Set task:
Scan the material for the word "this", and copy each line where it shows up.

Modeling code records
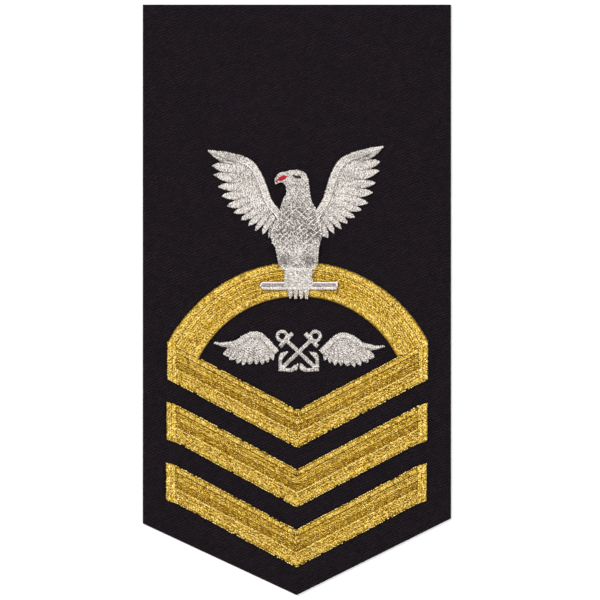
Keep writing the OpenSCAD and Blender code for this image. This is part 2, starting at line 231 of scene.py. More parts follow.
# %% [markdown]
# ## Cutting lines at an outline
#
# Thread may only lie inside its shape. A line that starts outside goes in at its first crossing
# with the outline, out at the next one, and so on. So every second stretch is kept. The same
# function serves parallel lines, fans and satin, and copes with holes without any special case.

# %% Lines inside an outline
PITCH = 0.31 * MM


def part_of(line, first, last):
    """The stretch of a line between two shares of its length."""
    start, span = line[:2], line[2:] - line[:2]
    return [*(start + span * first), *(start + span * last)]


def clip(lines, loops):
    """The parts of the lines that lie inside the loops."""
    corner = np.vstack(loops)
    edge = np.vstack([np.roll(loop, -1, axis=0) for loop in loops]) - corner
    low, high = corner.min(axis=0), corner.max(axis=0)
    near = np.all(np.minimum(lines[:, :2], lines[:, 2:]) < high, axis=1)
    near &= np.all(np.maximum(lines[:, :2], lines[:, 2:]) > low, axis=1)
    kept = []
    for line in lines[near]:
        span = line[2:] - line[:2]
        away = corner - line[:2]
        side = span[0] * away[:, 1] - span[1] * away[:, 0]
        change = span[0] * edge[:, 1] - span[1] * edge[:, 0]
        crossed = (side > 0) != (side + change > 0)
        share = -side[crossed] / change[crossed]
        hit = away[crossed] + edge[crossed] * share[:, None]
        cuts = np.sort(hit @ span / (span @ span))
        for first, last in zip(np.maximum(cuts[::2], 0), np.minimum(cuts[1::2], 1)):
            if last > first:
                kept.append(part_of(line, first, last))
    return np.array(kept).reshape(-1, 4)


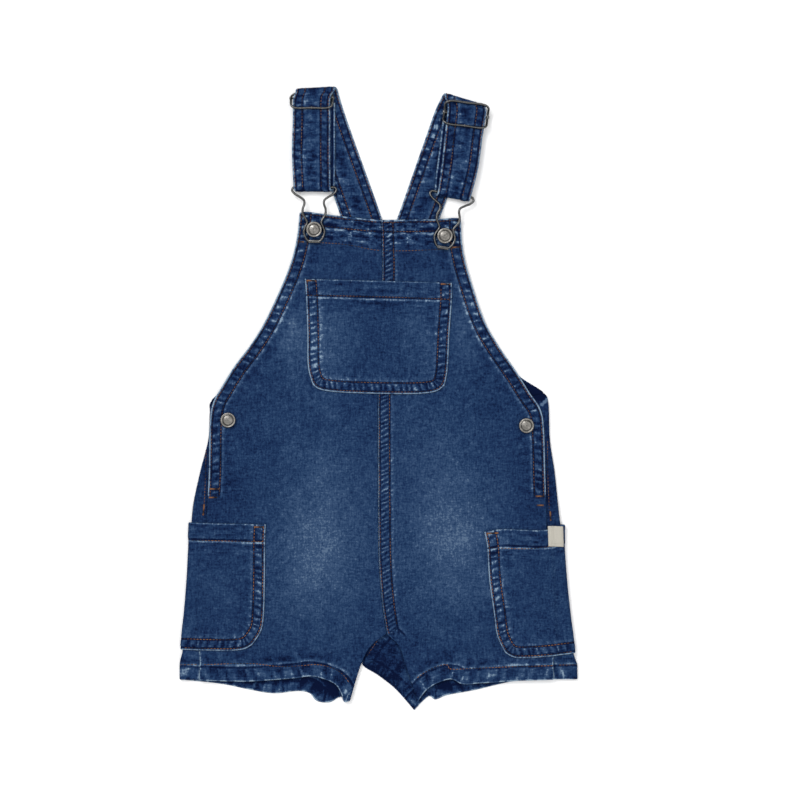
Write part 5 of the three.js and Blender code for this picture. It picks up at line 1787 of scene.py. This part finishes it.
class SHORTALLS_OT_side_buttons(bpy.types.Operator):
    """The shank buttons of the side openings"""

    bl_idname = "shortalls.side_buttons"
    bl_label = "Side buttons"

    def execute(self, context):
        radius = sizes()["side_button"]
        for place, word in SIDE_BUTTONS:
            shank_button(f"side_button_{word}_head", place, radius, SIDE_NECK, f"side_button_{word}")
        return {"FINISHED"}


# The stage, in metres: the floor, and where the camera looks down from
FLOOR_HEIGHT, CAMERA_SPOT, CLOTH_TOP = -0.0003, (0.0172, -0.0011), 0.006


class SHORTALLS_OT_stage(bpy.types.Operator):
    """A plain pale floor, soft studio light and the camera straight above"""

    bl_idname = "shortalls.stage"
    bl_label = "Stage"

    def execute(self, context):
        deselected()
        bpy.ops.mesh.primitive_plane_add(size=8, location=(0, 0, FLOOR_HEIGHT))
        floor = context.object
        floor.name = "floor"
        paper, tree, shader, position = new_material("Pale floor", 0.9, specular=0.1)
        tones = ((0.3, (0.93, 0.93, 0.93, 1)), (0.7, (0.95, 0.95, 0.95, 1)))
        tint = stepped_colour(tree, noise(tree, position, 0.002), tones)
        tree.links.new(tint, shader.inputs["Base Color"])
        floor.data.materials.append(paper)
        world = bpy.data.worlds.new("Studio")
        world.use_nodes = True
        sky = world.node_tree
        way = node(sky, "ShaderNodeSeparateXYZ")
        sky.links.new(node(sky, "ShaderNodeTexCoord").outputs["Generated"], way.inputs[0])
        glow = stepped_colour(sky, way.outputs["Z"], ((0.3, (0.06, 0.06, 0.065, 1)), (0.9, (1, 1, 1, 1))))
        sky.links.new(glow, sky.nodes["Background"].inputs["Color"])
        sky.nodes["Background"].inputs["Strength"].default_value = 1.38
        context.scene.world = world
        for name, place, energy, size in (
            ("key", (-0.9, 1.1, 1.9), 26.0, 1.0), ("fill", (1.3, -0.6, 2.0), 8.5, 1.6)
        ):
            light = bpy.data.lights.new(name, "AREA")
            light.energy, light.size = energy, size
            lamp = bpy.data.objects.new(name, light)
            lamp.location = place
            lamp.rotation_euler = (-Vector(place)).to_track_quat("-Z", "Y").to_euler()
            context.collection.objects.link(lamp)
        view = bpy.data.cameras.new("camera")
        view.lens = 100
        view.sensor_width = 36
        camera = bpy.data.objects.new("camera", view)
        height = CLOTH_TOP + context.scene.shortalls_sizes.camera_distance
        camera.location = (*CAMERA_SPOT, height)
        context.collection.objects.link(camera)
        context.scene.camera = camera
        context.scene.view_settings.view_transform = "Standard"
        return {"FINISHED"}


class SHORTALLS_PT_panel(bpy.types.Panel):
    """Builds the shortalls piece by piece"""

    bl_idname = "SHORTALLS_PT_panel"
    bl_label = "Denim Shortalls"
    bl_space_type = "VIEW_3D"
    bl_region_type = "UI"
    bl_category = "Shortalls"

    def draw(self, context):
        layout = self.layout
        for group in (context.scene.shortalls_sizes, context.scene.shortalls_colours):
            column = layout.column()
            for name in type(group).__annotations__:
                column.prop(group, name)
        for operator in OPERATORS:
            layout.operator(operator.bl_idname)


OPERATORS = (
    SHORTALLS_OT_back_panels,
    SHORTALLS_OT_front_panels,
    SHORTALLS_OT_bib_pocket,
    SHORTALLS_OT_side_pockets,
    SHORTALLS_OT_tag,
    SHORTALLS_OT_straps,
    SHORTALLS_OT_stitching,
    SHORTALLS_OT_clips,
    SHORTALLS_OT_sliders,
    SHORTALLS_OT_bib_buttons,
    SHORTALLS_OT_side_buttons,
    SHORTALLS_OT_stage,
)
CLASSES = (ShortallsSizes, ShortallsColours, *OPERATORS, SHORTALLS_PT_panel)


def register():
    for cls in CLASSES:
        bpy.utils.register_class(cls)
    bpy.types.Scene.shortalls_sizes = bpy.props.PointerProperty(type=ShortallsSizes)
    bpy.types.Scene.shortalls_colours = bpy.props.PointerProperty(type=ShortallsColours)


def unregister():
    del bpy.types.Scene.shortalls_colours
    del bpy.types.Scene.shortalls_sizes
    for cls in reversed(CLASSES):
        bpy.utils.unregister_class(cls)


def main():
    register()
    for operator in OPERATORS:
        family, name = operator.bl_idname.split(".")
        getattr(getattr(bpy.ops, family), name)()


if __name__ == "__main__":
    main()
==
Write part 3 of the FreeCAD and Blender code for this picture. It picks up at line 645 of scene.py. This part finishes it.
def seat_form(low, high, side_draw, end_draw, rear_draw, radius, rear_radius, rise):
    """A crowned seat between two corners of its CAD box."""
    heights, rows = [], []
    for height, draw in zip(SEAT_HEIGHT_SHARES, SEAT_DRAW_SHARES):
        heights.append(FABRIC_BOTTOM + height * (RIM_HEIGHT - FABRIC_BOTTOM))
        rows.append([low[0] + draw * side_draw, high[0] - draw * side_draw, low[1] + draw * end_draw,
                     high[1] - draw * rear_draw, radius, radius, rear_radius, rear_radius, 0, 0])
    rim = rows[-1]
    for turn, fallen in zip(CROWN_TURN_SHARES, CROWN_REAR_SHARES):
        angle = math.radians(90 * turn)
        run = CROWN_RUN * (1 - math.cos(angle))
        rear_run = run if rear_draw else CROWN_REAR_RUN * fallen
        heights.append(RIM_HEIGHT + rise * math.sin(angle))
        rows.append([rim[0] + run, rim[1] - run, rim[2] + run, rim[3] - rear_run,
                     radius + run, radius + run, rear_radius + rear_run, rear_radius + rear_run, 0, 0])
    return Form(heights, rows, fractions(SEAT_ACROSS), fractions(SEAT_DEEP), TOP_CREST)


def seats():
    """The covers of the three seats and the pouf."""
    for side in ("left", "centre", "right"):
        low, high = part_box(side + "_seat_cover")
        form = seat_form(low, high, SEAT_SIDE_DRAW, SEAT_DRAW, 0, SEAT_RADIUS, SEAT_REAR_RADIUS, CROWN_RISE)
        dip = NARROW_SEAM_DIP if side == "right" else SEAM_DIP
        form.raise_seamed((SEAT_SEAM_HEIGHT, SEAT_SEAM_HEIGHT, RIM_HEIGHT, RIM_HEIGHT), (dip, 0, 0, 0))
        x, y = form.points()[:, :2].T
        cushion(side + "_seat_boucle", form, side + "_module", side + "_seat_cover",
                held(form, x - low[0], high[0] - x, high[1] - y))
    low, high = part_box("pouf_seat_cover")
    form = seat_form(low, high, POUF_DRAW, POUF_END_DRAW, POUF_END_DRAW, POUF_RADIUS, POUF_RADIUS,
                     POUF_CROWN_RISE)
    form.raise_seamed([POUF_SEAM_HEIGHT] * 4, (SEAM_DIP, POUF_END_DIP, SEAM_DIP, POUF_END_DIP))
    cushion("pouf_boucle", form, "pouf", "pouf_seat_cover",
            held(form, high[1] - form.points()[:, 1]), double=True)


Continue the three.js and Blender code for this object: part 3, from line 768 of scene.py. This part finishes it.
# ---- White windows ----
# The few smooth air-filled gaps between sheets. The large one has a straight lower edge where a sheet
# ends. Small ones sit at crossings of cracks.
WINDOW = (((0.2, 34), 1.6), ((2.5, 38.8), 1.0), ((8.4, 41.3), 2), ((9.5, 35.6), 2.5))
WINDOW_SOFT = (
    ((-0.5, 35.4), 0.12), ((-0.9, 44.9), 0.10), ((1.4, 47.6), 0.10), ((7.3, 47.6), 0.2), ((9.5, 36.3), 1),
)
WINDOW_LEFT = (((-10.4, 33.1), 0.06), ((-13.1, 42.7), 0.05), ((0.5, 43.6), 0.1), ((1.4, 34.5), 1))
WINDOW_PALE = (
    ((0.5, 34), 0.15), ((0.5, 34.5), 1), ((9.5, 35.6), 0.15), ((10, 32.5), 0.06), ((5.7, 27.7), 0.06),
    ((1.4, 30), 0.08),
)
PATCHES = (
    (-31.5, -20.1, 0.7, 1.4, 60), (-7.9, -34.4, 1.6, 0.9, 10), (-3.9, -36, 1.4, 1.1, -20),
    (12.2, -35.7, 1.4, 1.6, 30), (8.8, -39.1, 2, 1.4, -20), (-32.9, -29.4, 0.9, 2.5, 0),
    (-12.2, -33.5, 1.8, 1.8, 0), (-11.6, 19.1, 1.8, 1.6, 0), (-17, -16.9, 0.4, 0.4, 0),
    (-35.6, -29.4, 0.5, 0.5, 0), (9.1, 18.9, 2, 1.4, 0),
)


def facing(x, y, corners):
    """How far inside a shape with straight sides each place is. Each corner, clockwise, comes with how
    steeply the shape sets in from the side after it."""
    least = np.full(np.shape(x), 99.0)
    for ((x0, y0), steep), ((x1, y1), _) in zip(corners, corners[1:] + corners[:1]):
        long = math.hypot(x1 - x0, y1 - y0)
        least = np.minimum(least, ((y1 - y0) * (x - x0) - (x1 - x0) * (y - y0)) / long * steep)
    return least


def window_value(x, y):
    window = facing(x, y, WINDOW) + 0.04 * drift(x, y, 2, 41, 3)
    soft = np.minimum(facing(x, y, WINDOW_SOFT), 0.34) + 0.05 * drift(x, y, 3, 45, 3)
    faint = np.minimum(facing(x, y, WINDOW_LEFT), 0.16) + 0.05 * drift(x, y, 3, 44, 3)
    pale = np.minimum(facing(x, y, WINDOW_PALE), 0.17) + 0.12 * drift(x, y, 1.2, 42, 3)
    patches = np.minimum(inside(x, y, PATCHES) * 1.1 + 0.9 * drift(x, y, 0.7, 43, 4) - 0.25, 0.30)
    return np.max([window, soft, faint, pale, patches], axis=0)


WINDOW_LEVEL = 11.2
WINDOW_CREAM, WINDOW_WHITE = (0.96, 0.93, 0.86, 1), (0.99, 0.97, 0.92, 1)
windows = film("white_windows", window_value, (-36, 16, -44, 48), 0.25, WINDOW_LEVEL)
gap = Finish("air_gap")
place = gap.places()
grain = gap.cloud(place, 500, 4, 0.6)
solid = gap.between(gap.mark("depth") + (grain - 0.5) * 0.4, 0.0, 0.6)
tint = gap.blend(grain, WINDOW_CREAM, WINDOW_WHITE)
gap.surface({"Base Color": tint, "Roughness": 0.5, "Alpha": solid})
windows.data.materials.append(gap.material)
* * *
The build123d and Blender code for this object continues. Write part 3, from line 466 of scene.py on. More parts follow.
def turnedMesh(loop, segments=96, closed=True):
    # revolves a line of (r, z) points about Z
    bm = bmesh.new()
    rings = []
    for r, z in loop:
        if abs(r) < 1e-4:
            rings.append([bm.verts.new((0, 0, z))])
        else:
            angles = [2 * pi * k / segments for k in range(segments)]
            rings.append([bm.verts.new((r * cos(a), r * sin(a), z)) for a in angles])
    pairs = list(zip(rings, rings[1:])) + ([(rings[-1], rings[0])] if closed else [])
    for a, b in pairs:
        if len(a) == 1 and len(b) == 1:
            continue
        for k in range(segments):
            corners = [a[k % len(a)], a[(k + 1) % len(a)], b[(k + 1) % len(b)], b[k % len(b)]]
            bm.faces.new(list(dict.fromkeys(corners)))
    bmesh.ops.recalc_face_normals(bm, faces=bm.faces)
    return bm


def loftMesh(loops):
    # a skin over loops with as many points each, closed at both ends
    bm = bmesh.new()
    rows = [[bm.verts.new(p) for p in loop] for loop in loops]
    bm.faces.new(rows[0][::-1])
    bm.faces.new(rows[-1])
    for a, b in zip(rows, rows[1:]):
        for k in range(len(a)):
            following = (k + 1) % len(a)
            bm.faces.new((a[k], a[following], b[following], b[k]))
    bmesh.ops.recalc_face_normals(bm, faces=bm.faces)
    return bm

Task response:
Keep writing the OpenSCAD and Blender code for this image. This is part 2, starting at line 231 of scene.py. More parts follow.
Write part 5 of the three.js and Blender code for this picture. It picks up at line 1787 of scene.py. This part finishes it.
Write part 3 of the FreeCAD and Blender code for this picture. It picks up at line 645 of scene.py. This part finishes it.
Continue the three.js and Blender code for this object: part 3, from line 768 of scene.py. This part finishes it.
The build123d and Blender code for this object continues. Write part 3, from line 466 of scene.py on. More parts follow.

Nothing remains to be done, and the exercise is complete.